*INSTRUCTION*: Using the material below, print the line that contains "for family, (motif, places)", the line that contains "if empty is", and every line in between, exactly and nothing else.

*COLLECTED MATERIAL*:

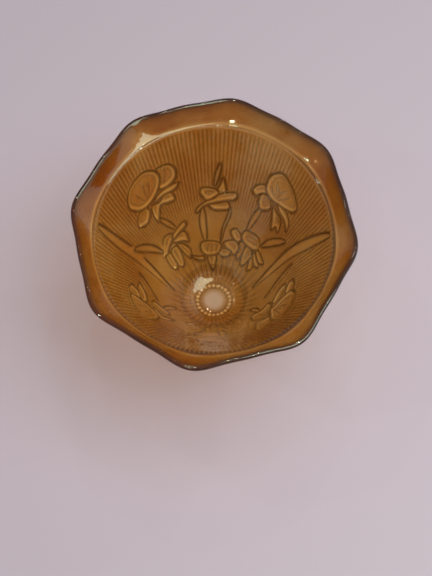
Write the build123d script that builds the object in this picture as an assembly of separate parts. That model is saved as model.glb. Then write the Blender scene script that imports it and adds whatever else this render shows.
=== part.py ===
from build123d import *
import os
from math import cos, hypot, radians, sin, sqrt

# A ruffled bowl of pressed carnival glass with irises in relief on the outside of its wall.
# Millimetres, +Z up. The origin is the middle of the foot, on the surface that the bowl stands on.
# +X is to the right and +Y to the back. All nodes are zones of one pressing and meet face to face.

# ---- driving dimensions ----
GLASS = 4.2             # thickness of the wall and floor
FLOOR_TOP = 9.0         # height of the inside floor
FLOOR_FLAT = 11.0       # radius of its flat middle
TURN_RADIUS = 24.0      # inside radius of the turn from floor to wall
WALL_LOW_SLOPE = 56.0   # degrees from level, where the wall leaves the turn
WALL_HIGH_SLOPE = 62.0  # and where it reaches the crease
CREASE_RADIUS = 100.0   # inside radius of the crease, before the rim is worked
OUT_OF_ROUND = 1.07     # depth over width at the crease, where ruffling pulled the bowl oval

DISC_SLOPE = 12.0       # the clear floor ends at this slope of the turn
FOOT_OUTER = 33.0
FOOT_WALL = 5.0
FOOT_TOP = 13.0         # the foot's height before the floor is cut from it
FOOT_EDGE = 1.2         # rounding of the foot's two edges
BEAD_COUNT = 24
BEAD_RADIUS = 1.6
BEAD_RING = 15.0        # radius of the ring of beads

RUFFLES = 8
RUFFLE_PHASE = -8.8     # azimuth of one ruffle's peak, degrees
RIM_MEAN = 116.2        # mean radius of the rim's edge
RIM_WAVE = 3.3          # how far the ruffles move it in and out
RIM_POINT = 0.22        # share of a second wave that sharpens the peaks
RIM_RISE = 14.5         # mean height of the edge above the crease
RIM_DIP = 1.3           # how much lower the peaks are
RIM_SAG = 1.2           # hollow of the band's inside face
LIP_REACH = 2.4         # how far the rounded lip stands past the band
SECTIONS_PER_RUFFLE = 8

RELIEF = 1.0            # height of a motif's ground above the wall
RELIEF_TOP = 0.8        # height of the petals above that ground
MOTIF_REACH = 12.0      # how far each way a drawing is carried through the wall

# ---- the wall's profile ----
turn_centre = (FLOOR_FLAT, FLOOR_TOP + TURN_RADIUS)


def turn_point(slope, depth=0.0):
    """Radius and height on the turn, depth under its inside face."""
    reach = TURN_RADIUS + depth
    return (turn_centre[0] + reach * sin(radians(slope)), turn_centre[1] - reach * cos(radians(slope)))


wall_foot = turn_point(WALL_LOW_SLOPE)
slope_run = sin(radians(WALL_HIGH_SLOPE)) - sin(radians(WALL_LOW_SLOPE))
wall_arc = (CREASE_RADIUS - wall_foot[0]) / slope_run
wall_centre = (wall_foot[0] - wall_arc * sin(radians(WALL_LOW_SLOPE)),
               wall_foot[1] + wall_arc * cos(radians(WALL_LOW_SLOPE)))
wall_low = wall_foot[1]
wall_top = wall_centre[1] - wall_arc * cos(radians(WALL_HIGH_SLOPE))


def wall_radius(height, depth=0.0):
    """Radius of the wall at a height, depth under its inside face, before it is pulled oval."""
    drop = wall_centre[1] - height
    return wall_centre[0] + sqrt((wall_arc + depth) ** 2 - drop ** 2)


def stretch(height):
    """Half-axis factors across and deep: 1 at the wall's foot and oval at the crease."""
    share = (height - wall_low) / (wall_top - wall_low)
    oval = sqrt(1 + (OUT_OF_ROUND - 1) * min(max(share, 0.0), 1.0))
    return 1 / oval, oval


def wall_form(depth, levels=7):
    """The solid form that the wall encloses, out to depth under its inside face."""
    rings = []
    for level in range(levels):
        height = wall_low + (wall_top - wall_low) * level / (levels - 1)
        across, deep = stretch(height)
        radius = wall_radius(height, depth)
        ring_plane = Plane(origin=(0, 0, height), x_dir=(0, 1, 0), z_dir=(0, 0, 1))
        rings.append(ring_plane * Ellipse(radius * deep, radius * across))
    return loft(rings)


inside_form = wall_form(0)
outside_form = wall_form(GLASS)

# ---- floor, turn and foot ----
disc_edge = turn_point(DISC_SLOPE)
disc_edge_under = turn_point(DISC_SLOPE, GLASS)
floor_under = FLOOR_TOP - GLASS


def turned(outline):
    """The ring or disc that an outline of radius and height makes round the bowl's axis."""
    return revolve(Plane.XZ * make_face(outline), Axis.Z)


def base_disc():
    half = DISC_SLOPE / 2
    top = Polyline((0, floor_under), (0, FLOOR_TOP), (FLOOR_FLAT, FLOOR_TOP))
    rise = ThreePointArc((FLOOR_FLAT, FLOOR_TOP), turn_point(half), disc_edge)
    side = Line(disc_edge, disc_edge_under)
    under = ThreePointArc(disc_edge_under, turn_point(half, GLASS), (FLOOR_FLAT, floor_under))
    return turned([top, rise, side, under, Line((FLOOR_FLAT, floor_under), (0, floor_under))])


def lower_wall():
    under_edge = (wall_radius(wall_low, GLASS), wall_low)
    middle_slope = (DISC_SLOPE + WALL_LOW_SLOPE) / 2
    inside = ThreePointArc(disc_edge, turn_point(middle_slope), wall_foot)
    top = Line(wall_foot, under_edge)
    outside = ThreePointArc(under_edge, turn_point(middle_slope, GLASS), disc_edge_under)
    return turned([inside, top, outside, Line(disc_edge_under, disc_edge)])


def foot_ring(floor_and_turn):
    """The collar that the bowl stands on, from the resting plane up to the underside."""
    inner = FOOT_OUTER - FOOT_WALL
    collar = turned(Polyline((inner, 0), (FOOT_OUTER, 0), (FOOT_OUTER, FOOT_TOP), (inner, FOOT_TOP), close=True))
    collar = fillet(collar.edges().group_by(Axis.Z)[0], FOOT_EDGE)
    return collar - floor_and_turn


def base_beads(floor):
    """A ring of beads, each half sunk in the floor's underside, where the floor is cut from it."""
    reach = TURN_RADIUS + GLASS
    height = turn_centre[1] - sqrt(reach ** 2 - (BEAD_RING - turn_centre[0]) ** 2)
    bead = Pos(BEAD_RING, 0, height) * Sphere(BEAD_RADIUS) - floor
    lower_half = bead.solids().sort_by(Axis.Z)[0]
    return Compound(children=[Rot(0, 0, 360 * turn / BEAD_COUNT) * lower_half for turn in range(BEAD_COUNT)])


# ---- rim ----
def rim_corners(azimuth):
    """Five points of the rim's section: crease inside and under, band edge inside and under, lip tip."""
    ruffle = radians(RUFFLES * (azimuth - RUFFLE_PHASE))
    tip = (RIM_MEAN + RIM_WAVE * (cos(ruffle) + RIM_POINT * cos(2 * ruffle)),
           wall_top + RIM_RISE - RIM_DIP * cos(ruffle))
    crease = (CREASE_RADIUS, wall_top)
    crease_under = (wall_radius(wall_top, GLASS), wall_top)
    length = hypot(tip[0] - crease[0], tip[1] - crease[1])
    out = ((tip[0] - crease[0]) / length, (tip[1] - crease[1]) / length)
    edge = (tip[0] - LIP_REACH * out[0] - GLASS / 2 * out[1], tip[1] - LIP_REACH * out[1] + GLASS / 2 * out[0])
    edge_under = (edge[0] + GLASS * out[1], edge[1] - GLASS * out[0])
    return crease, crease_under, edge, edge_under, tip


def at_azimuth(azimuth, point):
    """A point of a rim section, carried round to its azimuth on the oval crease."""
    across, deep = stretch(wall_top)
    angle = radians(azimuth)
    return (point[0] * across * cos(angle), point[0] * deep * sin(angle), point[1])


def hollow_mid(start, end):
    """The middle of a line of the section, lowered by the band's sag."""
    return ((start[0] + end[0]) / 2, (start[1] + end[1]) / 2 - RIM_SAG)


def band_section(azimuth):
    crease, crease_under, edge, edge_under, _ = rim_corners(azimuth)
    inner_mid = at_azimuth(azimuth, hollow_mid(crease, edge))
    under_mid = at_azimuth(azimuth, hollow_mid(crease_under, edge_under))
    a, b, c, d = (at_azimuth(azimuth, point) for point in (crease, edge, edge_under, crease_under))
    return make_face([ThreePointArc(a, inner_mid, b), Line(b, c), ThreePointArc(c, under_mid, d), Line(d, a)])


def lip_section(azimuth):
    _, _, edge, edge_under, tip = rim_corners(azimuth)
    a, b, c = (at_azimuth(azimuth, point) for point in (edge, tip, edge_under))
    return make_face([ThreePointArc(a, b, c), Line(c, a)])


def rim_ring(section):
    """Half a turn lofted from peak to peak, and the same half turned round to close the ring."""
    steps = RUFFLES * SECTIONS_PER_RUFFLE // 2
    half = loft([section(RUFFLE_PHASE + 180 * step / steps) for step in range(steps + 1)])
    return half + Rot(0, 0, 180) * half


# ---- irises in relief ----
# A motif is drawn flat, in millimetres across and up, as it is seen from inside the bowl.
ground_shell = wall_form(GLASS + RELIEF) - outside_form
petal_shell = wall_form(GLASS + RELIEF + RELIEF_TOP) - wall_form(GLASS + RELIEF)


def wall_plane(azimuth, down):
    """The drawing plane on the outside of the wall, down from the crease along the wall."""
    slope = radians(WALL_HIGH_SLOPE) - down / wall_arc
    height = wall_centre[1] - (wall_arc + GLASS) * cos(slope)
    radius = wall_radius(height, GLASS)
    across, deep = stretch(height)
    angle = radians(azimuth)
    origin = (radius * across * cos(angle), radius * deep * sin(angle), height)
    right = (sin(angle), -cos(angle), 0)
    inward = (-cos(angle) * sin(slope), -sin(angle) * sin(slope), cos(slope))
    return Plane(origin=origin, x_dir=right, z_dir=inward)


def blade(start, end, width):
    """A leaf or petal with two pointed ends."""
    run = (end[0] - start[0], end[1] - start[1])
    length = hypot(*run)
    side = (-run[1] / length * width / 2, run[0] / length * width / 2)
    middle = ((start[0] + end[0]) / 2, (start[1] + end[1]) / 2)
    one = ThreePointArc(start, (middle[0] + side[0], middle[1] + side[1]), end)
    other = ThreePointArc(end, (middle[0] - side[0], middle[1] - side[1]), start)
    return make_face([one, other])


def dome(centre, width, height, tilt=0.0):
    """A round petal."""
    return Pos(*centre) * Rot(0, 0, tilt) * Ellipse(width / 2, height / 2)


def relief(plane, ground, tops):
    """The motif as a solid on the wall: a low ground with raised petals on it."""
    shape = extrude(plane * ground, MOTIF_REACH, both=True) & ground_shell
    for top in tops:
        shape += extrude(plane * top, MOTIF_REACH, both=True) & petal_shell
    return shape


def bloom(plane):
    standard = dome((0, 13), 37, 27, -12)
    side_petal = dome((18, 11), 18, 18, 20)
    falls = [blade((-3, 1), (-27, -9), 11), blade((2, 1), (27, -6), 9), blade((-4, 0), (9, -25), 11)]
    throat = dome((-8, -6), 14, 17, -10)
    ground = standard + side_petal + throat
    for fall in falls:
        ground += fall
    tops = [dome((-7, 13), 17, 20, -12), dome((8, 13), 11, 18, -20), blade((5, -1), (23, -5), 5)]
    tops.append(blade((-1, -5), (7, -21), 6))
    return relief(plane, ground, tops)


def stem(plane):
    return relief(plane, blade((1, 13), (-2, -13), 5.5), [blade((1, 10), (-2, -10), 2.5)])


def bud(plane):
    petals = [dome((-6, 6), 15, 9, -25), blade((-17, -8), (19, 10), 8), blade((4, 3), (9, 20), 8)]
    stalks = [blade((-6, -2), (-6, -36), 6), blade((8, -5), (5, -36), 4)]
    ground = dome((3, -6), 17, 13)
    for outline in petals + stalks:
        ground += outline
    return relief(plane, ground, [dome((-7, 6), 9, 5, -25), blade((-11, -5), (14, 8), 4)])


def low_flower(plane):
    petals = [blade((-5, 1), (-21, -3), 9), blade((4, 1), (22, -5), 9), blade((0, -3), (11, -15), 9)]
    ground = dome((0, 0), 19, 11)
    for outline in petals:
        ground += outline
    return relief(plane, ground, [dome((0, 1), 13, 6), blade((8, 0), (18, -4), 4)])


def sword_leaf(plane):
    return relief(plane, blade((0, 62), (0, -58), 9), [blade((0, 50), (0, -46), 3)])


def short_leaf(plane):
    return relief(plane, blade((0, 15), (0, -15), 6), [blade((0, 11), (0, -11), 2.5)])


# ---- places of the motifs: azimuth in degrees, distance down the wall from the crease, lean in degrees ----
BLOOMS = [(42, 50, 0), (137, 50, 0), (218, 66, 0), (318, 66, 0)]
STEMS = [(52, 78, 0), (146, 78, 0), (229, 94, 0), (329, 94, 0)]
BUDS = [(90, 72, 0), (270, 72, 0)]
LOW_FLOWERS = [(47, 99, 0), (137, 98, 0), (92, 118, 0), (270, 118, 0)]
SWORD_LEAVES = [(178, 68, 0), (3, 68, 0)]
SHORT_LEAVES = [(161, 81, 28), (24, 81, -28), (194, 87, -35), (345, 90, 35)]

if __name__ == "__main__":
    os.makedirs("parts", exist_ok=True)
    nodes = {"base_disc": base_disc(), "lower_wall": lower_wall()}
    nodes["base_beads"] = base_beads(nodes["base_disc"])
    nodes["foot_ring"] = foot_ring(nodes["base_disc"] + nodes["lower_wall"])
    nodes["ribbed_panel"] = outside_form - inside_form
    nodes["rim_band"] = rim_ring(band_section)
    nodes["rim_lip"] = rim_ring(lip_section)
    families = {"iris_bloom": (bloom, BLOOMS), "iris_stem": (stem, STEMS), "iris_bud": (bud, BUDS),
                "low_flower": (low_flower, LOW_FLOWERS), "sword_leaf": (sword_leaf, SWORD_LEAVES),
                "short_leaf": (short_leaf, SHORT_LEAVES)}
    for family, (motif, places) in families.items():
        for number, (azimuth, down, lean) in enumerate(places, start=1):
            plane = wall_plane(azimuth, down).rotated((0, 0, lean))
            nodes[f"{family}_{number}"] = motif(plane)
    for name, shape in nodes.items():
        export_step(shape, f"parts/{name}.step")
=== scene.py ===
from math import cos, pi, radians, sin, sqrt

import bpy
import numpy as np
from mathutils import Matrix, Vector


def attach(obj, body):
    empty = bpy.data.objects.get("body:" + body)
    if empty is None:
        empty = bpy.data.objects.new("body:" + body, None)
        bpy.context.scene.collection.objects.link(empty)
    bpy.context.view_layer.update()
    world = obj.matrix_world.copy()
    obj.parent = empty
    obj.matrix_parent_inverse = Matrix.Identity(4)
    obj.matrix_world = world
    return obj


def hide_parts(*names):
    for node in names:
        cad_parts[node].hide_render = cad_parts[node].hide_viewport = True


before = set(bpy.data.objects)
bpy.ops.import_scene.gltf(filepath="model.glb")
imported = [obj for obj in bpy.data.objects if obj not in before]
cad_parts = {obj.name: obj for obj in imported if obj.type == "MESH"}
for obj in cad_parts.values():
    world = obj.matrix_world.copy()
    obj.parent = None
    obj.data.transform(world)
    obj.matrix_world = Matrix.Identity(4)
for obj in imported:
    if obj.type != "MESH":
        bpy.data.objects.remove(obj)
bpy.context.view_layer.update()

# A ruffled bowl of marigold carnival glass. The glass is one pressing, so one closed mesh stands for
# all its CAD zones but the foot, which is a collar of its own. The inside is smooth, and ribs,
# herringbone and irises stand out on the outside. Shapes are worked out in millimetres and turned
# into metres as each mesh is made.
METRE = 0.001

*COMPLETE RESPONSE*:
    for family, (motif, places) in families.items():
        for number, (azimuth, down, lean) in enumerate(places, start=1):
            plane = wall_plane(azimuth, down).rotated((0, 0, lean))
            nodes[f"{family}_{number}"] = motif(plane)
    for name, shape in nodes.items():
        export_step(shape, f"parts/{name}.step")
=== scene.py ===
from math import cos, pi, radians, sin, sqrt

import bpy
import numpy as np
from mathutils import Matrix, Vector


def attach(obj, body):
    empty = bpy.data.objects.get("body:" + body)
    if empty is None:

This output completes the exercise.